EIA–utilities spending more on electricity delivery, less on power production

major U.S. utilities annual spending

Source: Graph by the U.S. Energy Information Administration, based on data from Federal Energy Regulatory Commission (FERC) Financial Reports, as accessed by Ventyx Velocity Suite

Over the past decade, major utilities in the United States have been spending more on delivering electricity to customers and less on producing that electricity according to a new report from the U.S. Energy Information Administration.

After adjusting for inflation, major utilities spent 2.6 cents per kilowatthour (kWh) on electricity delivery in 2010, using 2020 dollars. In comparison, spending on delivery was 65% higher in 2020 at 4.3 cents/kWh. Conversely, utility spending on power production decreased from 6.8 cents/kWh in 2010 (using 2020 dollars) to 4.6 cents/kWh in 2020.

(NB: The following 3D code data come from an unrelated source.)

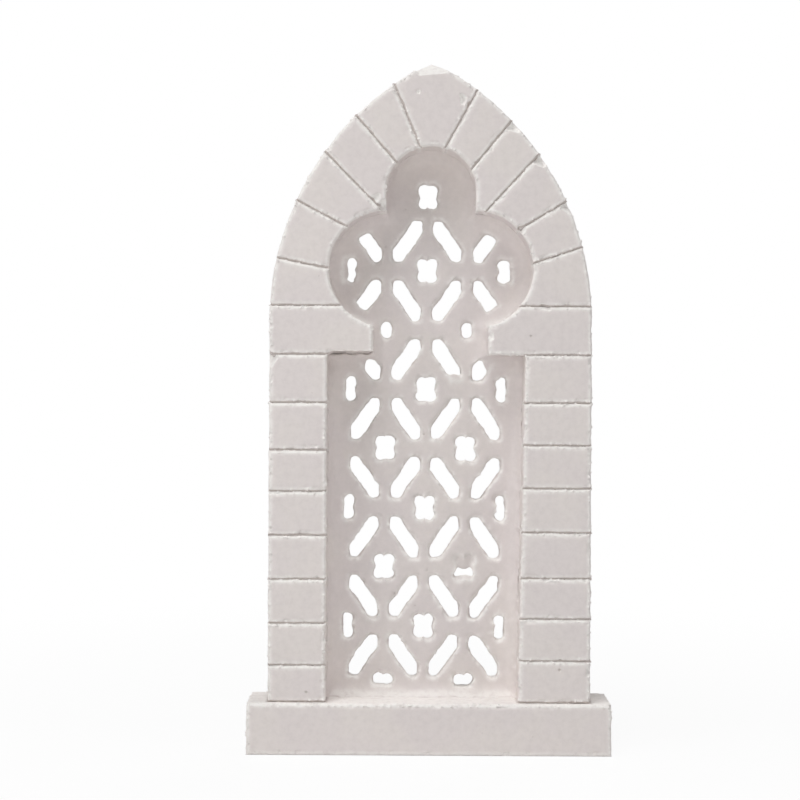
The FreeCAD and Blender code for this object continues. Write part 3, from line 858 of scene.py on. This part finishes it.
def add_webs(piece):
    """Thin webs of plaster that the mould left in some holes."""
    work = bmesh.new()
    work.from_mesh(piece.data)
    for x, z, half_width, half_height, behind in WEBS.values():
        size = Matrix.Diagonal((half_width * MM, WEB_THICKNESS, half_height * MM, 1.0))
        place = Matrix.Translation((x * MM, SCREEN_FRONT + behind * MM, z * MM))
        bmesh.ops.create_icosphere(work, subdivisions=3, radius=1.0, matrix=place @ size)
    work.to_mesh(piece.data)
    work.free()


def cast(context, node, slot, crumbs=1.0):
    """Make one node over again as a worn piece of plaster that stands for it."""
    sizes = context.scene.casting_sizes
    is_screen = node == SCREEN
    material = bpy.data.materials[f"worn_{slot}"]
    seed = sizes.seed + PIECE_STEP * sorted(SOURCES).index(node)
    original = merged_copy(f"{node}_original", SOURCES[node])
    piece = merged_copy(f"cast_{node}", SOURCES[node])
    use_tree(piece, bpy.data.node_groups["Crumbs on arrises"], {
        "Crumb size": sizes.screen_crumb_size if is_screen else sizes.crumb_size,
        "Spacing": sizes.crumb_spacing,
        "Share": sizes.screen_crumbs if is_screen else crumbs * sizes.stone_crumbs,
        "Behind": SCREEN_MIDDLE if is_screen else FRONT + CRUMBS_BEHIND,
        "Above": CRUMBS_ABOVE, "Seed": seed, "Material": material,
    })
    settle(piece)
    if is_screen:
        mark_border(piece)
        use_tree(piece, bpy.data.node_groups["Run into the stones"], {
            "Overlap": sizes.corner_overlap, "Middle": SCREEN_MIDDLE, "Material": material,
        })
        settle(piece)
        add_webs(piece)
    remesh = piece.modifiers.new("Even mesh", "REMESH")
    remesh.mode = "VOXEL"
    remesh.voxel_size = sizes.screen_voxel if is_screen else sizes.stone_voxel
    remesh.adaptivity = 0.0
    mesh = settle(piece)
    if is_screen:
        hollow_corner(mesh, sizes.corner_radius, sizes.corner_overlap)
    if node == "left_impost":
        raise_underside(mesh, node)
    lip = mark_surfaces(mesh, node)
    # The lip mark holds the painted highlight on the lips under joints and the whitening of the chips,
    # which is partly newly broken plaster and partly painted highlight.
    set_values(mesh, "lip", lip if is_screen else np.maximum(lip, knock_off(mesh, node)))
    use_tree(piece, bpy.data.node_groups["Worn plaster"], {
        "Original": original, "Softness": sizes.screen_softness if is_screen else sizes.stone_softness,
        "Swell depth": sizes.swell_depth, "Swell length": sizes.swell_length,
        "Grain depth": sizes.grain_depth, "Grain length": sizes.grain_length,
        "Waver": sizes.screen_waver if is_screen else sizes.stone_waver,
        "Waver length": sizes.waver_length,
        "Arris depth": sizes.arris_depth, "Arris reach": sizes.arris_reach,
        "Arris length": sizes.arris_length, "Pit radius": sizes.pit_radius,
        "Pit density": sizes.pit_density, "Seed": seed + WEAR_STEP, "Material": material,
    })
    thin = piece.modifiers.new("Fewer faces", "DECIMATE")
    thin.ratio = SCREEN_SHARE if is_screen else STONE_SHARE
    thin.use_collapse_triangulate = True
    mesh = settle(piece)
    dropped = clean_up(mesh)
    mesh.polygons.foreach_set("use_smooth", [True] * len(mesh.polygons))
    bpy.data.objects.remove(original)
    print(piece.name, len(mesh.polygons), "triangles; dropped flaps and speck vertices", *dropped)
    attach(piece, BODY)
    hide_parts(node)
    return piece


class CASTING_OT_materials(bpy.types.Operator):
    """Make the two plasters and the trees that wear them"""

    bl_idname = "casting.materials"
    bl_label = "Plaster and wear"

    def execute(self, context):
        colours = context.scene.casting_colours
        plaster("worn_block_plaster", colours, shift=0.0)
        plaster("worn_screen_plaster", colours, shift=11.0)
        corner_tree()
        crumb_tree()
        wear_tree()
        return {"FINISHED"}


class CASTING_OT_sill(bpy.types.Operator):
    """Cast the sill"""

    bl_idname = "casting.sill"
    bl_label = "Sill"

    def execute(self, context):
        cast(context, "sill", "block_plaster")
        return {"FINISHED"}


class CASTING_OT_jambs(bpy.types.Operator):
    """Cast the blocks of both jambs"""

    bl_idname = "casting.jambs"
    bl_label = "Jamb blocks"

    def execute(self, context):
        for node in sorted(name for name in SOURCES if "jamb_block" in name):
            crumbs = 1.0 if node.startswith("left") else RIGHT_JAMB_CRUMBS
            cast(context, node, "block_plaster", crumbs)
        return {"FINISHED"}


class CASTING_OT_imposts(bpy.types.Operator):
    """Cast the two imposts"""

    bl_idname = "casting.imposts"
    bl_label = "Imposts"

    def execute(self, context):
        cast(context, "left_impost", "block_plaster", crumbs=LEFT_IMPOST_CRUMBS)
        cast(context, "right_impost", "block_plaster", crumbs=RIGHT_IMPOST_CRUMBS)
        return {"FINISHED"}


class CASTING_OT_arch(bpy.types.Operator):
    """Cast the voussoirs and the keystone"""

    bl_idname = "casting.arch"
    bl_label = "Arch stones"

    def execute(self, context):
        for node in sorted(name for name in SOURCES if "voussoir" in name or name == "keystone"):
            cast(context, node, "block_plaster")
        return {"FINISHED"}


class CASTING_OT_screen(bpy.types.Operator):
    """Cast the pierced screen"""

    bl_idname = "casting.screen"
    bl_label = "Pierced screen"

    def execute(self, context):
        cast(context, SCREEN, "screen_plaster")
        return {"FINISHED"}


class CASTING_OT_camera(bpy.types.Operator):
    """Stand the camera where it sees the casting as the picture does"""

    bl_idname = "casting.camera"
    bl_label = "Camera"

    def execute(self, context):
        view = context.scene.casting_view
        camera = bpy.data.objects.new("camera", bpy.data.cameras.new("camera"))
        context.scene.collection.objects.link(camera)
        camera.data.lens = view.lens
        camera.data.clip_start = 0.01
        camera.data.clip_end = 20.0
        level = Matrix.Rotation(math.radians(90), 4, "X")
        camera.matrix_world = Matrix.Translation(view.eye) @ level @ Matrix.Rotation(view.roll, 4, "Z")
        context.scene.camera = camera
        return {"FINISHED"}


def lamp(context, name, azimuth, elevation, distance, width, power):
    """Square soft lamp that points at the middle of the casting."""
    target = Vector((0.0, 0.0, CAD_BOX[1][2] / 2))
    across, up = math.radians(azimuth), math.radians(elevation)
    way = Vector((math.sin(across) * math.cos(up), -math.cos(across) * math.cos(up), math.sin(up)))
    light = bpy.data.lights.new(name, "AREA")
    light.size = width
    light.energy = power
    thing = bpy.data.objects.new(name, light)
    thing.visible_camera = False
    context.scene.collection.objects.link(thing)
    turn = way.to_track_quat("Z", "Y").to_matrix().to_4x4()
    thing.matrix_world = Matrix.Translation(target + distance * way) @ turn


class CASTING_OT_stage(bpy.types.Operator):
    """Lay the floor and hang the lamps"""

    bl_idname = "casting.stage"
    bl_label = "Stage"

    def execute(self, context):
        near, far = -FLOOR_REACH, FLOOR_REACH
        corners = [(near, near, 0), (far, near, 0), (far, far, 0), (near, far, 0)]
        mesh = bpy.data.meshes.new("floor")
        mesh.from_pydata(corners, [], [(0, 1, 2, 3)])
        mesh.materials.append(floor_material(context.scene.casting_colours.floor))
        floor = bpy.data.objects.new("floor", mesh)
        context.scene.collection.objects.link(floor)
        for name, values in LAMPS.items():
            lamp(context, name, *values)
        world = bpy.data.worlds.new("studio")
        context.scene.world = world
        world.use_nodes = True
        tree = world.node_tree
        tree.nodes.clear()
        strength = ramp(tree, looked_at(tree), 0.0, 1.0, WORLD_LIGHT, 1.0)
        glow = add_node(tree, "ShaderNodeBackground", {
            "Color": (1.0, 1.0, 1.0, 1.0), "Strength": strength,
        })
        add_node(tree, "ShaderNodeOutputWorld", {"Surface": glow.outputs[0]})
        context.scene.view_settings.view_transform = "Standard"
        return {"FINISHED"}


STEPS = (
    CASTING_OT_camera, CASTING_OT_stage, CASTING_OT_materials, CASTING_OT_sill, CASTING_OT_jambs,
    CASTING_OT_imposts, CASTING_OT_arch, CASTING_OT_screen,
)


class CASTING_PT_panel(bpy.types.Panel):
    """Steps of the casting"""

    bl_idname = "CASTING_PT_panel"
    bl_label = "Plaster Window Casting"
    bl_space_type = "VIEW_3D"
    bl_region_type = "UI"
    bl_category = "Casting"

    def draw(self, context):
        for step in STEPS:
            self.layout.operator(step.bl_idname)
        scene = context.scene
        for group in (scene.casting_sizes, scene.casting_colours, scene.casting_view):
            for key in group.__annotations__:
                self.layout.prop(group, key)


CLASSES = (CastingSizes, CastingColours, CastingView, *STEPS, CASTING_PT_panel)


def register():
    for item in CLASSES:
        bpy.utils.register_class(item)
    bpy.types.Scene.casting_sizes = bpy.props.PointerProperty(type=CastingSizes)
    bpy.types.Scene.casting_colours = bpy.props.PointerProperty(type=CastingColours)
    bpy.types.Scene.casting_view = bpy.props.PointerProperty(type=CastingView)


def unregister():
    del bpy.types.Scene.casting_view
    del bpy.types.Scene.casting_colours
    del bpy.types.Scene.casting_sizes
    for item in reversed(CLASSES):
        bpy.utils.unregister_class(item)


def main():
    """Run every step."""
    register()
    bpy.ops.casting.camera()
    bpy.ops.casting.stage()
    bpy.ops.casting.materials()
    bpy.ops.casting.sill()
    bpy.ops.casting.jambs()
    bpy.ops.casting.imposts()
    bpy.ops.casting.arch()
    bpy.ops.casting.screen()


if __name__ == "__main__":
    main()
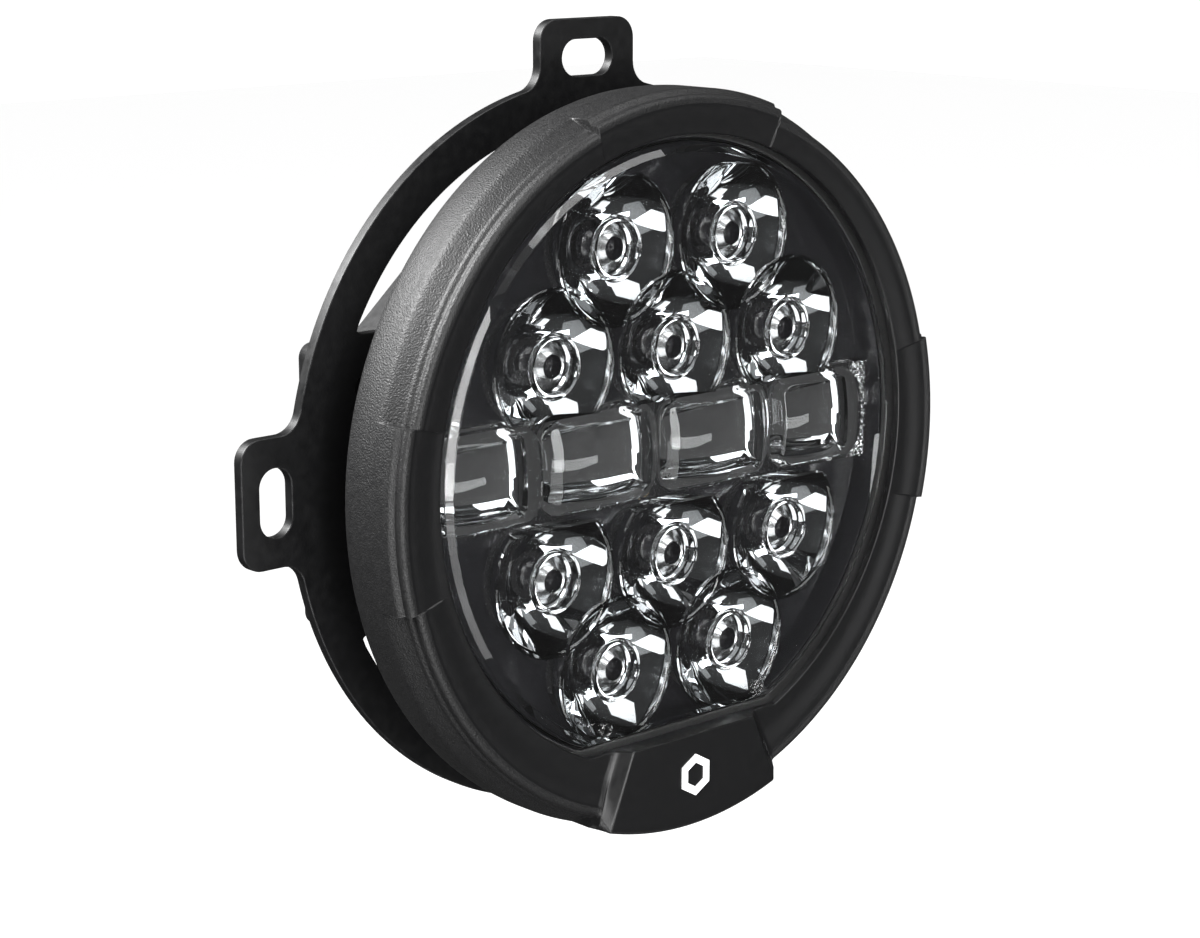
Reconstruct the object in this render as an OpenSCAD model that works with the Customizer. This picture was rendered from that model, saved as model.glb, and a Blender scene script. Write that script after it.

Utility spending on electricity delivery includes the money spent to build, operate, and maintain the electric wires, poles, towers, and meters that make up the transmission and distribution system.

In real 2020 dollar terms, spending on electricity delivery increased every year from 1998 to 2020 as utilities worked to replace aging equipment, build transmission infrastructure to accommodate new wind and solar generation, and install new technologies such as smart meters to increase the efficiency, reliability, resilience, and security of the U.S. power grid.

Spending on power production includes the money spent to build, operate, fuel, and maintain power plants, as well as the cost to purchase power in cases where the utility either does not own generators or does not generate enough to fulfill customer demand. Spending on electricity production includes the cost of fuels, capital, labor, and building materials, as well as the type of generators being built.

Other utility spending on electricity includes general and administrative expenses, general infrastructure such as office space, and spending on intangible goods such as licenses and franchise fees.

The retail price of electricity reflects the cost to produce and deliver power, the rate of return on investment that regulated utilities are allowed, and profits for unregulated power suppliers.

In 2021, demand for consumer goods and the energy needed to produce them has been outpacing supply. This difference has contributed to higher prices for fuels used by electric generators, especially natural gas. The increased cost for fuel, capital, labor, and building materials, as seen in the U.S. Bureau of Labor Statistics’ Producer Price Index, is increasing the cost of power production for 2021. U.S. average electricity prices have been higher every month of this year compared with 2020, according to our Monthly Electric Power Industry Report.